Search code examples
pythonjsondictionarydiffdeep-diff

How to compare list of objects and keep only _new_ objects?


I have two JSON files named new and old that files have some data. here I want to compare new.json with the old.json file while comparing if I have the same data in those two JSON files I don't want to create any new JSON file

If I have different data like below in new.json and old.json

new.json:

[
 {
    "name": "Mohan raj",
    "age": 23,
    "country": "INDIA"
 },
 {
    "name": "Kiruthika",
    "age": 18,
    "country": "INDIA"
 },
 {
    "name": "Munusamy",
    "age": 45,
    "country": "INDIA"
 },
 {
    "name": "John Wood",
    "age": 35,
    "country": "USA"
 },
 {
    "name": "Mark Smith",
    "age": 25,
    "country": "USA"
 }
]

old.json:

[
 {
    "name": "John Wood",
    "age": 35,
    "country": "USA"
 },
 {
    "name": "Mark Smith",
    "age": 30,
    "country": "USA"
 },
 {
    "name": "Oscar Bernard",
    "age": 25,
    "country": "Australia"
 }
]

If the new.json file has any of the same data of old.json having we have to skip that data and the new.json file have any of the updated data of old.json having and the new data's in new.json we have to create a new JSON file named updated.json with the data of the above scenarios.

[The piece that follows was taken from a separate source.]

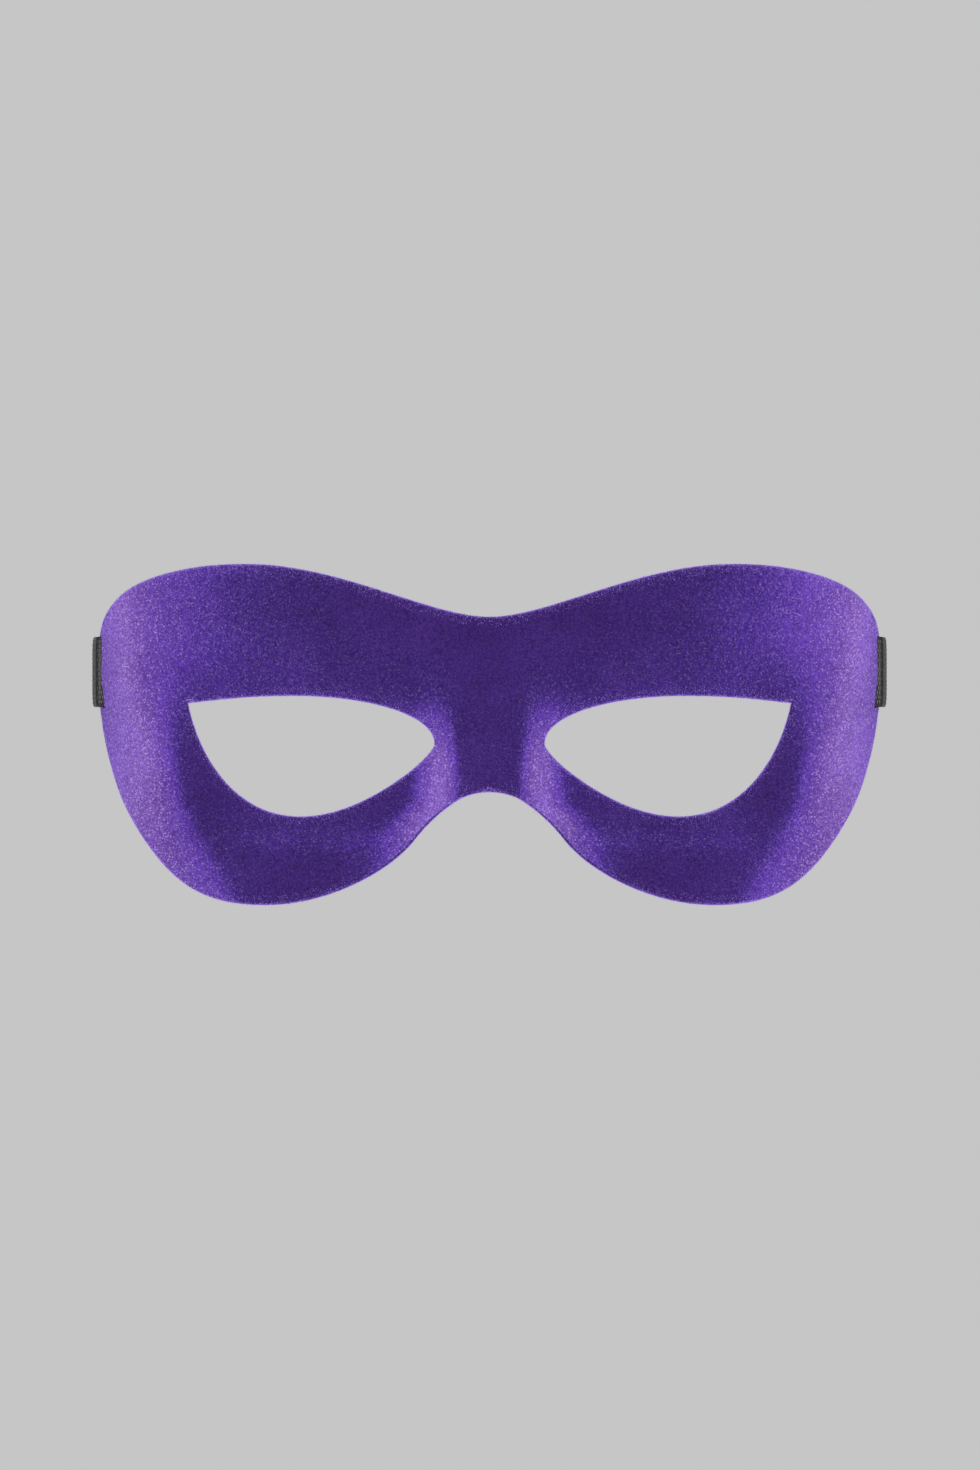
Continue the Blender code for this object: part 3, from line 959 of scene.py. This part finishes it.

The resulted JSON file needs to look like this:

updated.json:

[
 {
    "name": "Mohan raj",
    "age": 23,
    "country": "INDIA"
 },
 {
    "name": "Kiruthika",
    "age": 18,
    "country": "INDIA"
 },
 {
    "name": "Munusamy",
    "age": 45,
    "country": "INDIA"
 },
 {
    "name": "Mark Smith",
    "age": 25,
    "country": "USA"
 }
]

Solution

  • Took me a while to get, thanks for answering my questions, and it seems like "updated" might simply be expressed as "new not in old"?

    I think so, because the following seems to do the job.

    The key is to make comparisons of the objects themselves, and not wanting to get into object comparison (deep-equal), just hashing each object back to JSON gives us string representations we can compare:

    import json
    
    old_hashes = []
    
    old_objs = json.load(open('old.json'))
    for old_obj in old_objs:
        old_hash = json.dumps(old_obj)
        old_hashes.append(old_hash)
    
    
    # "Updated" means "new not in old"
    updated_objs = []
    
    new_objs = json.load(open('new.json'))
    for new_obj in new_objs:
        new_hash = json.dumps(new_obj)
        if new_hash not in old_hashes:
            updated_objs.append(new_obj)
    
    
    print(json.dumps(updated_objs, indent=2))
    

    When I run that against your old.json and new.json, I get:

    [
      {
        "name": "Mohan raj",
        "age": 23,
        "country": "INDIA"
      },
      {
        "name": "Kiruthika",
        "age": 18,
        "country": "INDIA"
      },
      {
        "name": "Munusamy",
        "age": 45,
        "country": "INDIA"
      },
      {
        "name": "Mark Smith",
        "age": 25,
        "country": "USA"
      }
    ]